As we revealed last night, Labour MP John Woodcock has had the whip withdrawn following a decision by general secretary Jennie Formby to suspend him over alleged sexual harassment. Woodcock denies the claims and last night took to Twitter to suggest that his suspension threw into doubt the “integrity of the process”. A fierce critic of Jeremy Corbyn, he also pointed out that that the charges against him were made public during a “politically charged time”.
I understand that the special NEC disputes panel on sex harassment considered the case late last year and concluded that there was enough evidence to warrant referral to the disciplinary National Constitutional Committee (NCC). The panel – which hears cases ‘blind’, with complainant and respondent’s identities kept anonymous - didn’t judge the case serious enough to warrant an instant suspension pending the inquiry. But yesterday Formby decided, following the leaking of the claims to the Sunday Mirror, that suspension was the best course. So Woodcock joins Jared O’Mara, Ivan Lewis and Kelvin Hopkins in being outside the party until it decides their fate.
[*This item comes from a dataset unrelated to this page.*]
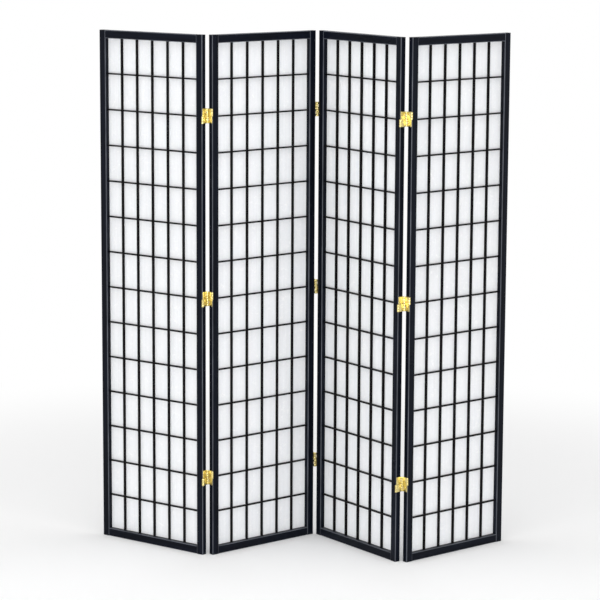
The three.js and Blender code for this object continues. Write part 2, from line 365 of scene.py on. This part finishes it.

Meanwhile Labour’s chief whip in the Lords, former MP Tommy McAvoy, was not best pleased when frontbencher Lord Hunt voted for a fresh EU referendum in the Lords. Brexit Minister Steve Baker (perhaps auditioning for a job in McAvoy’s office) said Labour should fire him as a shadow health minister as he’s broken the party line. I’m told that Phil Hunt was invited in for a ‘full and frank discussion’ with Labour Lords leader Angela Smith and McAvoy last night. One source says he was “given a bollocking”. But he was not sacked. And in fact he reappeared on the frontbench late last night – surprisingly unnoticed by Brexit minister Lord Callanan.
Watch Sainsbury’s CEO Mike Coupe sing ‘we’re in the money’ as he waits to be interviewed on ITV News. Not a great look for shopworkers worried about losing their jobs in the merger with Asda. Shades of David Cameron’s nonchalant humming as he left No.10 a final time.
Those who see Northern Ireland as behind the curve on progressive social attitudes have been given strong evidence overnight. Former Ulster Unionist MP John Taylor, now a peer of the realm, tweeted that Irish PM Leo Varadkar was a ‘typical Indian’. Yes, you read that right. His message was prompted by a DUP complaint that Varadkar had disrespected Northern Ireland by staging a visit there yesterday. So, apparently having ‘poor manners’ is ‘typical’ for an ‘Indian’.
Taylor, aka Lord Kilclooney, has form in this area. He had previously been forced to delete a tweet referring to Varadkar (whose father is Indian) as ‘the Indian’. A complaint was made to the Lords Commissioner of Standards at the time, but didn’t even get past the first hurdle “on the basis that a member’s opinion, or the way they express themselves, does not fall within the scope of the code”. Let’s see if that remains the case today.
Education is another area of policy where some liberal Conservatives feared May risked turning the clock back, not least with her grammar school plans. Now, the woman who resisted that push, former Education Secretary Justine Greening, has some advice for employers: don’t hire Etonians if you can help it.
The Times puts on its front page a TES report that Greening told an audience in New York to use ‘contextual recruitment’ when choosing their staff. For those unaware of the phrase, she explains: “So if you get three Bs from Eton, you’re probably not as impressive as somebody who gets three Bs from the school in a part of the country where the school [wasn’t] doing well.” It’s not clear what her successor, Damian Hinds, thinks. But he’s bound to be asked.